The Bank of England’s aggressive interest-rate policy would, it was hoped, take some pressure out of the bubble before even more consumers got themselves dangerously indebted. But this may have worked too well. According to Morgan Stanley, debt service now accounts for 12% of disposable income, the highest level since 1992, when the Bank's benchmark interest rate was a heady 10.5%. The housing bubble has stalled relatively gracefully—prices have stagnated rather than collapsing, and even the Council of Mortgage Lenders’ new, more pessimistic forecast is for prices to fall by 2% this year and level off in 2006. But consumers have not reacted so gently.
Growth in household spending all but evaporated in the first quarter of 2005 as overstretched Britons retrenched. According to the Confederation of British Industry, retailers have not seen an increase in monthly sales (year-on-year) since the end of 2004.

Eyes across the Channel

Unfortunately, this comes at a tricky time for the economy. When consumer spending flags, it is generally hoped that business investment and exports can pick up the slack. But investment by companies has been, and remains, lacklustre. And the euro area, which soaks up half of Britain’s exports, remains itself dangerously dependent on external demand to drive even the mediocre growth it has seen in recent years. High oil prices will only make things harder on both sides of the English Channel.
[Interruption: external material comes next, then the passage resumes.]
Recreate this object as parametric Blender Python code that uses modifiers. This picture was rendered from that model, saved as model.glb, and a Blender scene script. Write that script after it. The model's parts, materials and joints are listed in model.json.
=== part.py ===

Despite these worries, it is unlikely that Britons are in for a series of interest-rate cuts. The Bank of England knows that no good will come of re-inflating the housing bubble, which would only result in worse pain down the road, as more consumers fall into the trap of too much debt. And there are reasonable hopes that further cuts may not be necessary. Though the International Monetary Fund has just cut its forecasts for euro-area growth this year and next, some recent indicators have been rather encouraging. And the value of Britain’s currency against a basket of its trading partners’ currencies fell by 4% between the end of April and the end of July, which should provide additional stimulus.

If Britain’s economy does not perk up, however, this could spell trouble not only for the Bank, which will have a tough time steering between the Scylla of stagnation and the Charybdis of inflation, but for the world at large. The world remains far too dependent on American consumer demand for its economic growth. And American consumer demand, like that in Britain, has in recent years been far too dependent on rising house prices and steadily increasing debt to finance spending. Britain could turn out to be the canary in the mine that tells central bankers—especially the Fed’s Alan Greenspan and his yet-to-be-named successor—what happens to an economy when consumers finally reach their credit limit.